Teaching about 9/11 and its aftermath — and I do insist on seeing these connected together — was emotional for all of us in the class. It was a challenging one to teach, to keep our hearts open to the suffering that has been in so many ways the framing issue of our lifetime. It was a daily challenge to give voice to the righteous indignation that is also called for in confronting the loss of human life in Iraq after the U.S. attack there.
After the unit was over, on the last day of class, one of the students named Amy Mastrocinque came up to me. She thanked me for the class and said softly, quietly, “My father was in the towers.”
I kept repeating the words to myself softly, over and over again. My mind was racing, but the meaning wasn’t quite coming:
My father. Was. Towers.
My father. Was. Towers.
As I kept looking into the eyes of this shy and quiet student, the horror of the “was” unveiled itself to me.
Her father had died in the World Trade Center. No. That didn’t quite capture it. Her father had been killed in the World Trade Center. Here, in front of me, was her father’s daughter — a girl who had listened to me for 14 weeks, 40 hours, talk about all these heart-wrenching issues.
She went on to say that the reason she had signed up for the class is because she had tried to understand. She wanted to understand what would have made someone hate so much to take other human life. She thanked me for the class, and for all she had learned in it.
As I stared into her eyes, my mind began racing through 40 hours of lectures. I wondered if at any point during the semester, in my attempt to convey the full humanity of the Iraqi, Palestinian, Pakistani, and Afghani civilians, I had spoken too lightly about the full humanity of the Americans who had perished on 9/11. I wondered if in arguing that the lives of fellow human beings around the planet have exactly the same innate worth as the privileged lives of Americans, if I had done so with sarcasm, with pain, with anger rather than with compassion and kindness. I wondered if righteous indignation could sometimes have trampled over compassion.
While these thoughts were racing inside my head, I just blurted out to Amy, “Why didn’t you tell me?”

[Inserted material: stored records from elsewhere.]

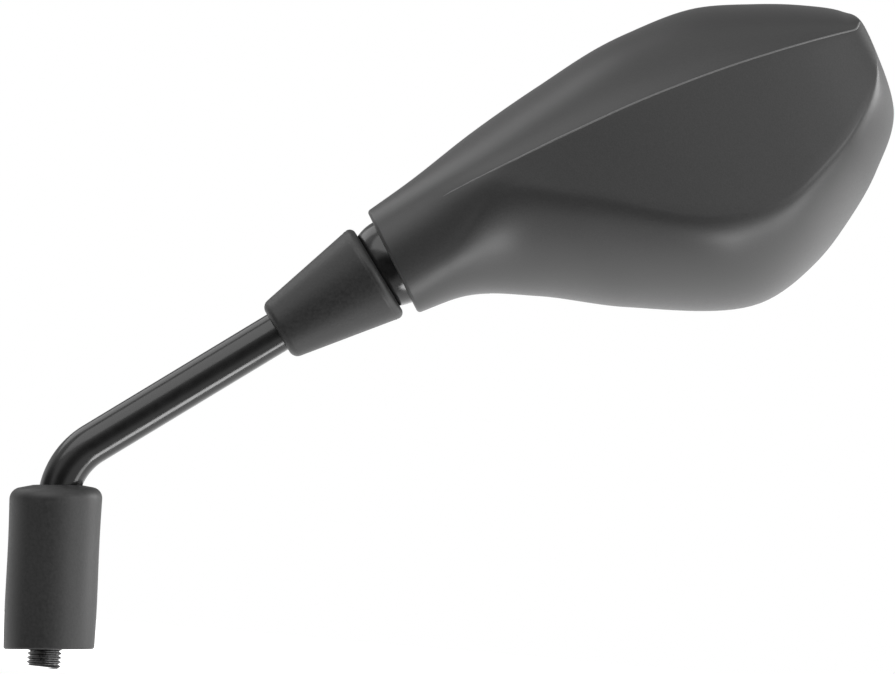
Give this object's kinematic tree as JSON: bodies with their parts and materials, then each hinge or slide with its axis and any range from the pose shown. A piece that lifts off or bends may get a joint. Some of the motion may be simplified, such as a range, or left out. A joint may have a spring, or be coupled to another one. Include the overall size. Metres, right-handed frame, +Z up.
{
  "type": "motorcycle mirror",
  "caption": "Motorcycle rear-view mirror: faceted matte black housing on a ball joint with a tapered rubber boot, bent round steel stem, rubber lower sleeve and threaded mounting end.",
  "frame": {"origin": "on the mounting thread's axis, where the full thread starts above its entry chamfer", "axes": "+Z up the thread's axis, +X outboard along the arm, -Y out of the housing's closed back, +Y out of the glass"},
  "size_m": [0.2478, 0.0467, 0.2122],
  "materials": {
    "gloss_black_steel": "gloss black paint over steel",
    "dark_steel": "black zinc",
    "rubber": "matte moulded rubber",
    "gloss_black_ball": "gloss black",
    "spring_steel": "oiled spring steel",
    "zinc_steel": "bright zinc",
    "nylon_blue": "nylon",
    "nylon_white": "nylon",
    "black_plastic": "fine moulded grain, matte black",
    "carrier_plastic": "matte black",
    "foam": "black foam",
    "mirror_glass": "convex mirror glass"
  },
  "bodies": {
    "arm": {"stem": "gloss_black_steel", "lock_nut": "dark_steel", "lower_sleeve": "rubber", "joint_boot": "rubber", "ball": "gloss_black_ball", "joint_spring": "spring_steel", "thrust_washer": "zinc_steel", "joint_nut": "zinc_steel", "nut_insert": "nylon_blue"},
    "swivel": {"pressure_cup": "zinc_steel"},
    "liner": {"friction_liner": "nylon_white"},
    "head": {"rear_housing": "black_plastic", "socket_bracket": "zinc_steel", "bracket_screw_1": "dark_steel", "bracket_screw_2": "dark_steel", "bracket_screw_3": "dark_steel", "bracket_screw_4": "dark_steel", "glass_carrier": "carrier_plastic", "carrier_screw_1": "dark_steel", "carrier_screw_2": "dark_steel", "carrier_screw_3": "dark_steel", "carrier_screw_4": "dark_steel", "foam_pad": "foam", "mirror_glass": "mirror_glass"}
  },
  "joints": [
    {"name": "head_swivel", "type": "hinge", "parent": "arm", "child": "swivel", "pos_m": [0.09165, 0, 0.12625], "axis": [0.8075, 0, 0.5899], "continuous": true},
    {"name": "head_tilt", "type": "hinge", "parent": "swivel", "child": "liner", "pos_m": [0.09165, 0, 0.12625], "axis": [-0.5899, 0, 0.8075], "range_deg": [-10, 10]},
    {"name": "head_lift", "type": "hinge", "parent": "liner", "child": "head", "pos_m": [0.09165, 0, 0.12625], "axis": [0, 1, 0], "range_deg": [-16.5, 7.4]}
  ]
}
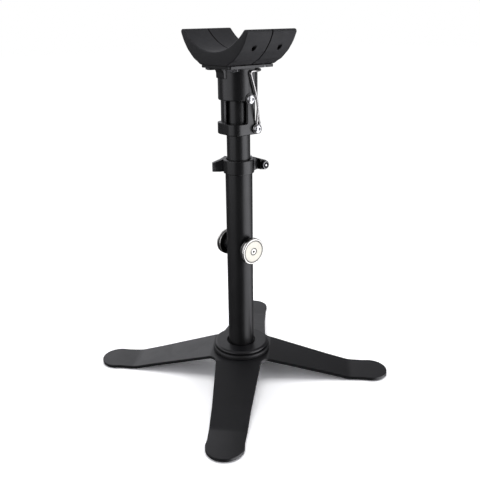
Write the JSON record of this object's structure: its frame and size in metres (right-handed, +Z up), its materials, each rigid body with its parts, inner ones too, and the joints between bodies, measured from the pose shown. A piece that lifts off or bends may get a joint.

She went on to explain that she had taken the class to learn, and she hadn’t wanted me to censor myself in any way. So she wanted to absorb the full blow of a professor who was becoming, even in those early days, somewhat known for his outspoken and challenging political views, though with a radical commitment to love and justice.
Amy’s eyes, Amy’s words, and Amy’s intention have stayed with me over the years. When I speak on Palestine/Israel, I imagine the Jewish granddaughters of Holocaust survivors in the audience, and I imagine the Palestinians whose grandparents were driven out of their ancestral Palestinian homeland in the audience. When I speak about what I see as an unjust and immoral war in Iraq and Afghanistan, I imagine the soldier’s spouse whose loved one is on his or her fifth tour of duty, and I imagine the one whose loved ones have been killed by an American drone.
How should we speak about complicated moral and political messes — which is all of them — with the awareness of the presence of human beings whose lives have been transformed for both better and worse in the room with us?
We live in an age of bluster.
We have presidential candidates being praised for “speaking their mind” instead of inquiring about what is on their mind and how much wisdom and compassion is in their heart. How do we preserve sanity, compassion, humility, and empathy in this rather loud age?
How do I keep learning from Amy, her father’s daughter? How do I keep learning with Amy?
I recently got back in touch with Amy. She has gone on to become a teacher, and shares the lessons of that class with her own students. On the anniversary of 9/11, she put up a note on her Facebook page acknowledging her father, but also the class that she took to make sense of our mad world. She credits that experience as “eradicating” the hatred in her own heart, removing her own fear. It, she said, brought her a “peace of mind” and “positive view on religion and the world.”
On 9/11, she posted a picture of herself and her father. It shows Rudy Mastrocinque as a young father — handsome and confident — with a very young Amy sitting on her father’s lap. He’s staring off into the distance. She’s staring into the camera.
We do not speak about “others.”
They are us.
We are together.
And we stare into each other’s souls.
How do we learn with each other?
How do we live, breathe, love with each other?